The movie, for me, is a genuine success. It is atmospheric in its production design, and though the animation pales in comparison somewhat to his father's work, Goro Miyazaki proves that he understands how to capture the magic of cell animation. The hints are everywhere that with a few more movie notches to his belt, Goro Miyazaki will be every bit the director that his father is. The story is, on the whole, less fractured than I would have expected from a Miyazaki movie, but this is Goro, not Hayao, and though a far cry from being true to the book, it stands up on it's own two feet quite well. It feels as though there is a boldness in Goro Miyazaki's approach, reminiscent of his father's, though executed in his own way. Long and lingering wide shots are used regularly, and to great effect, setting the atmosphere and emotion for a scene exceptionally well. The pace of the movie is slow, and some might say this is to it's detriment, however, I found it to be a very brave approach. So often the pace of a movie can distract from the content and narrative, but I found Tales from Earthsea to be balanced and cohesive.

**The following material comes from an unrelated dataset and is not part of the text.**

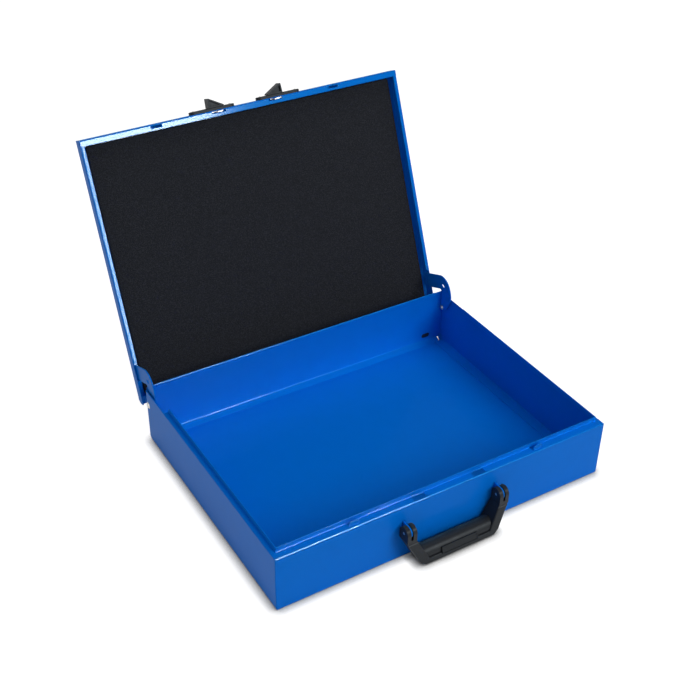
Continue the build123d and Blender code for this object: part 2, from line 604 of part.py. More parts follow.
with BuildPart() as handle:
    extrude(outline(Plane.XZ, both_sides(handle_right)), amount=DEPTH)
    with BuildSketch(Plane.YZ):
        with Locations((HANDLE_Y, HANDLE_HEIGHT)):
            Circle(HANDLE_LUG_RADIUS)
        add(outline(Plane.XY, handle_side_view))
    extrude(amount=SIDE, both=True, mode=Mode.INTERSECT)
    extrude(outline(Plane.XZ, both_sides(finger_gap_right)), amount=DEPTH, mode=Mode.SUBTRACT)
    front_face = faces().filter_by(GeomType.PLANE).sort_by(Axis.Y)[0]
    fillet(front_face.edges(), HANDLE_EDGE)
    with BuildSketch(Plane.YZ):
        with Locations((HANDLE_Y - GRIP_FORWARD, GRIP_HEIGHT)):
            Circle(GRIP_RADIUS)
        with Locations((HANDLE_Y, HANDLE_BOTTOM)):
            Rectangle(DEPTH, HANDLE_HEIGHT, align=(Align.CENTER, Align.MAX), mode=Mode.SUBTRACT)
    extrude(amount=HANDLE_INNER_HALF + GRIP_BURIED, both=True)
    # plain framed plate on the front of the grip
    plate_slope = radians(PLATE_TILT)
    plate_middle = (0, HANDLE_Y - PLATE_FORWARD, PLATE_MIDDLE)
    plate_plane = Plane(plate_middle, x_dir=(1, 0, 0), z_dir=(0, -cos(plate_slope), sin(plate_slope)))
    with BuildSketch(plate_plane):
        RectangleRounded(2 * PLATE_HALF, PLATE_HEIGHT, PLATE_ROUND)
    extrude(amount=-PLATE_DEPTH)
    with BuildSketch(plate_plane):
        Rectangle(2 * (PLATE_HALF - PLATE_BORDER), PLATE_HEIGHT - 2 * PLATE_BORDER)
    extrude(amount=-PLATE_RECESS, mode=Mode.SUBTRACT)
    # slits that make the forks, and the pin holes
    with BuildSketch(Plane.XZ.offset(-HANDLE_Y)):
        fork_bottom = HANDLE_HEIGHT - BRACKET_NOSE - BRACKET_SLIT_END_GAP
        with Locations((LUG_X, fork_bottom), (-LUG_X, fork_bottom)):
            Rectangle(HANDLE_SLIT, HANDLE_HEIGHT, align=(Align.CENTER, Align.MIN))
    extrude(amount=2 * HANDLE_LUG_RADIUS, both=True, mode=Mode.SUBTRACT)
    with BuildSketch(Plane.YZ):
        with Locations((HANDLE_Y, HANDLE_HEIGHT)):
            Circle(PIN_RADIUS + PIVOT_FIT)
    extrude(amount=SIDE, both=True, mode=Mode.SUBTRACT)

# Latch frames on the front of the lid
track_in = SHOE_IN - SLIDE_GAP
track_out = SHOE_OUT + LATCH_TRAVEL + SLIDE_GAP
with BuildPart() as latch_frame_right:
    with BuildSketch(Plane.XZ.offset(REAR)):
        with Locations((LATCH_X, LATCH_Z)):
            SlotOverall(LATCH_LENGTH, LATCH_HEIGHT)
    extrude(amount=LATCH_THICKNESS)
    fillet(faces().sort_by(Axis.Y)[0].edges(), LATCH_EDGE)
    with BuildSketch(Plane.XZ.offset(REAR)):
        with Locations(((track_in + track_out) / 2, LATCH_Z)):
            Rectangle(track_out - track_in, TRACK_HEIGHT)
        with Locations((frame_rivet_in, LATCH_Z), (frame_rivet_out, LATCH_Z)):
            Circle(FRAME_RIVET_SHANK + PIVOT_FIT)
    extrude(amount=2 * LATCH_THICKNESS, mode=Mode.SUBTRACT)
with BuildPart() as latch_frame_left:
    mirror(latch_frame_right.part, about=Plane.YZ)
with BuildPart() as latch_frame_rivets:
    frame_head = (FRAME_RIVET_HEAD, FRAME_RIVET_RISE)
    for frame_rivet_x in (frame_rivet_in, frame_rivet_out):
        head_middle = (frame_rivet_x, FRONT - LATCH_THICKNESS, LATCH_Z)
        frame_plane = Plane(head_middle, x_dir=(1, 0, 0), z_dir=(0, 1, 0))
        add(rivet(frame_plane, LATCH_THICKNESS + SHEET, FRAME_RIVET_SHANK, *frame_head, *frame_head))
    mirror(about=Plane.YZ)

# Latch sliders: a shoe in the frame's track and a three-cornered thumb fin over it
fin_face = FRONT - LATCH_THICKNESS - SLIDE_GAP
fin_tip = FRONT - FIN_REACH
fin_plan = [
    ((FIN_IN, fin_face), 0),
    ((FIN_OUT, fin_face), 0),
    ((FIN_TIP_OUT, fin_tip), FIN_ROUND),
    ((FIN_TIP_IN, fin_tip), FIN_ROUND),
    ((FIN_IN, fin_face - FIN_ROOT), 0),
]
fin_low = LATCH_Z - FIN_HEIGHT / 2
with BuildPart() as latch_slider_right:
    extrude(outline(Plane.XY.offset(fin_low), fin_plan), amount=FIN_HEIGHT)
    # both sides of the fin are hollowed within a border
    with BuildSketch(Plane.XY.offset(fin_low)):
        add(outline(Plane.XY, fin_plan))
        offset(amount=-FIN_BORDER)
    extrude(amount=FIN_RECESS, mode=Mode.SUBTRACT)
    with BuildSketch(Plane.XY.offset(fin_low + FIN_HEIGHT)):
        add(outline(Plane.XY, fin_plan))
        offset(amount=-FIN_BORDER)
    extrude(amount=-FIN_RECESS, mode=Mode.SUBTRACT)
    with BuildSketch(Plane.XZ.offset(REAR + SLIDE_GAP)):
        with Locations(((SHOE_IN + SHOE_OUT) / 2, LATCH_Z)):
            Rectangle(SHOE_OUT - SHOE_IN, TRACK_HEIGHT - 2 * SLIDE_GAP)
    extrude(amount=LATCH_THICKNESS)
    with BuildSketch(Plane.XZ.offset(REAR + SLIDE_GAP)):
        with Locations((HOOK_RIVET_IN, LATCH_Z), (HOOK_RIVET_OUT, LATCH_Z)):
            Circle(HOOK_RIVET_SHANK + PIVOT_FIT)
    extrude(amount=HOOK_RIVET_DEPTH, mode=Mode.SUBTRACT)
with BuildPart() as latch_slider_left:
    mirror(latch_slider_right.part, about=Plane.YZ)

# Latch hooks: a plate behind the lid's front wall, whose barb slides under the base's shelf
barb_top = RIM_HEIGHT - SHEET - HOOK_CLEAR
barb_bottom = barb_top - HOOK_BARB_THICKNESS
hook_plate_low = LID_RIM + SHEET + HOOK_GAP
hook_front_view = [
    ((HOOK_PLATE_IN, LATCH_Z + HOOK_PLATE_TOP), SHEET),
    ((HOOK_PLATE_IN, hook_plate_low), 0),
    ((HOOK_STEM_IN, hook_plate_low), 0),
    ((HOOK_STEM_IN, barb_bottom), SHEET),
    ((HOOK_BARB_OUT - HOOK_LEAD, barb_bottom), 0),
    ((HOOK_BARB_OUT, barb_top - HOOK_BARB_THICKNESS / 2), 0),
    ((HOOK_BARB_OUT, barb_top), 0),
    ((HOOK_STEM_OUT, barb_top), 0),
    ((HOOK_STEM_OUT, hook_plate_low), 0),
    ((HOOK_PLATE_OUT, hook_plate_low), 0),
    ((HOOK_PLATE_OUT, LATCH_Z + HOOK_PLATE_TOP), SHEET),
]
with BuildPart() as latch_hook_right:
    extrude(outline(Plane.XZ.offset(-HOOK_FACE), hook_front_view), amount=-HOOK_SHEET)
    with BuildSketch(Plane.XZ.offset(-HOOK_FACE)):
        with Locations((HOOK_RIVET_IN, LATCH_Z), (HOOK_RIVET_OUT, LATCH_Z)):
            Circle(HOOK_RIVET_SHANK + PIVOT_FIT)
    extrude(amount=-2 * HOOK_SHEET, mode=Mode.SUBTRACT)
with BuildPart() as latch_hook_left:
    mirror(latch_hook_right.part, about=Plane.YZ)
hook_rivet_grip = HOOK_FACE + HOOK_SHEET - (FRONT - SLIDE_GAP - HOOK_RIVET_DEPTH) - PLAY
with BuildPart() as hook_rivets_right:
    for hook_rivet_x in (HOOK_RIVET_IN, HOOK_RIVET_OUT):
        head_middle = (hook_rivet_x, HOOK_FACE + HOOK_SHEET, LATCH_Z)
        hook_plane = Plane(head_middle, x_dir=(1, 0, 0), z_dir=(0, -1, 0))
        add(rivet(hook_plane, hook_rivet_grip, HOOK_RIVET_SHANK, HOOK_RIVET_HEAD, HOOK_RIVET_RISE))
with BuildPart() as hook_rivets_left:
    mirror(hook_rivets_right.part, about=Plane.YZ)

base_pieces = {
    "base_tray": base_tray,
    "base_end_left": base_end_left,
    "base_end_right": base_end_right,
    "hinge_rivets": hinge_rivets,
    "hinge_washers": hinge_washers,
    "handle_bracket_left": handle_bracket_left,
    "handle_bracket_right": handle_bracket_right,
    "handle_pins": handle_pins,
    "rear_buffers": rear_buffers,
    "handle": handle,
}
lid_pieces = {
    "lid_tray": lid_tray,
    "lid_end_left": lid_end_left,
    "lid_end_right": lid_end_right,
    "hinge_ear_left": hinge_ear_left,
    "hinge_ear_right": hinge_ear_right,
    "foam_pad": foam_pad,
    "latch_frame_left": latch_frame_left,
    "latch_frame_right": latch_frame_right,
    "latch_frame_rivets": latch_frame_rivets,
    "latch_slider_left": latch_slider_left,
    "latch_slider_right": latch_slider_right,
    "latch_hook_left": latch_hook_left,
    "latch_hook_right": latch_hook_right,
    "hook_rivets_left": hook_rivets_left,
    "hook_rivets_right": hook_rivets_right,
}
hinge_line = Axis((0, HINGE_Y, HINGE_Z), (1, 0, 0))


def write(piece, name):
    """Label one piece and write it as a STEP file."""
    piece.label = name
    export_step(piece, f"parts/{name}.step")


os.makedirs("parts", exist_ok=True)
for name, piece in base_pieces.items():
    write(piece.part, name)
for name, piece in lid_pieces.items():
    write(piece.part.rotate(hinge_line, -OPENING), name)
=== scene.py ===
import json
from math import radians

import bmesh
import bpy
from bpy.props import FloatProperty, FloatVectorProperty, PointerProperty
from bpy.types import Operator, Panel, PropertyGroup
from mathutils import Matrix, Vector


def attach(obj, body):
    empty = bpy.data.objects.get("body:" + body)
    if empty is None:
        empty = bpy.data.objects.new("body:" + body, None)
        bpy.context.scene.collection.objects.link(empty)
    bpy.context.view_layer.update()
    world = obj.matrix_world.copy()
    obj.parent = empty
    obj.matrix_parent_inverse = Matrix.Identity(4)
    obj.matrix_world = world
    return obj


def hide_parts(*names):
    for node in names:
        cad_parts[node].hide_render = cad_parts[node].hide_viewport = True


bl_info = {
    "name": "Sheet-Steel Case",
    "version": (1, 0, 0),
    "blender": (4, 5, 0),
    "location": "View3D > Sidebar > Steel Case",
    "description": "Powder coat, zinc, moulded plastic, foam pad and studio for a hinged sheet-steel case",
    "category": "Object",
}

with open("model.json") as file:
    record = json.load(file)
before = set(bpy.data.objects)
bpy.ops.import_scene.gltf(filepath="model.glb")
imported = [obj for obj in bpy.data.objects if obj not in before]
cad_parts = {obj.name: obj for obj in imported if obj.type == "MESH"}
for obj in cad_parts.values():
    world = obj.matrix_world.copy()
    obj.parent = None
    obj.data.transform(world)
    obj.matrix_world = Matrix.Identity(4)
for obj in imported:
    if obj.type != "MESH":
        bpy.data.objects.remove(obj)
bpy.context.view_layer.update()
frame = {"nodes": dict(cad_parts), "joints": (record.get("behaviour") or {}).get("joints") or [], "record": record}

# The lid's hinge and how far it turns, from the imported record.
LID_HINGE = next(joint for joint in frame["joints"] if joint["name"] == "lid_hinge")
HINGE_LINE = Vector(LID_HINGE["pos_m"])
LID_OPENING = radians(LID_HINGE["range_deg"][1])

# The folds of the base tray's floor lie below the first height, and its plain edges above the second.
FOLDS_BELOW, EDGES_ABOVE = 0.012, 0.02

# How bright the surroundings are in reflections, where 1 is what the camera sees. The share of the whole comes first,
# then the room's walls and its ceiling, which is reached between two heights of the direction's z.
MIRRORED_SHARE = 0.7
MIRRORED_WALLS, MIRRORED_CEILING = 0.8, 0.28
CEILING_STARTS, CEILING_ENDS = 0.2, 0.7

# The soft boxes for glints stand in one plane in front of the case, faintly cool.
GLINT_PLANE = -2.39
GLINT_TINT = (0.88, 1, 1)


def nodes_with_slot(slot):
    """The CAD nodes that the record gives this material slot."""
    return [frame["nodes"][row["node"]] for row in frame["record"]["subparts"] if row["material_slot"] == slot]


class PowderCoatSettings(PropertyGroup):
    colour: FloatVectorProperty(
        name="Blue", description="Colour of the powder coat", subtype="COLOR", size=3, min=0, max=1,
        default=(0.0, 0.165, 0.715))
    roughness: FloatProperty(
        name="Roughness", description="How matt the powder coat is", subtype="FACTOR", min=0, max=1, default=0.34)
    skin: FloatProperty(
        name="Skin", description="Weight of the coat's clear, smoother skin", subtype="FACTOR", min=0, max=1,
        default=0.045)
    edge: FloatProperty(
        name="Edge", description="How softly the coat runs over folds and edges", subtype="DISTANCE", unit="LENGTH",
        precision=5, default=0.0006)
    fold: FloatProperty(
        name="Fold", description="How softly the coat fills the folds of the base tray", subtype="DISTANCE",
        unit="LENGTH", precision=5, default=0.002)
    peel_size: FloatProperty(
        name="Orange Peel Size", description="Distance between two ripples of the coat's skin", subtype="DISTANCE",
        unit="LENGTH", default=0.0018)
    peel_depth: FloatProperty(
        name="Orange Peel Depth", description="Height of the ripples", subtype="DISTANCE", unit="LENGTH",
        precision=6, default=0.000003)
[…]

Not as good as some in Studio Ghibli's repertoire but better than others, Tales from Earthsea is, on the whole, a great success. Though Hayao Miyazaki needn't worry too much just yet, I have a feeling he'll be taking the occasional look over his shoulder at his son's progress. Doubtless the master for some time to come, there is every possibility that one day, Hayao may have to figuratively step aside and hand the master's mantle to his son. If everything that Goro Miyazaki produces from here on in is either as good, or better than Tales from Earthsea, then as cinema goers, we're all in for treat.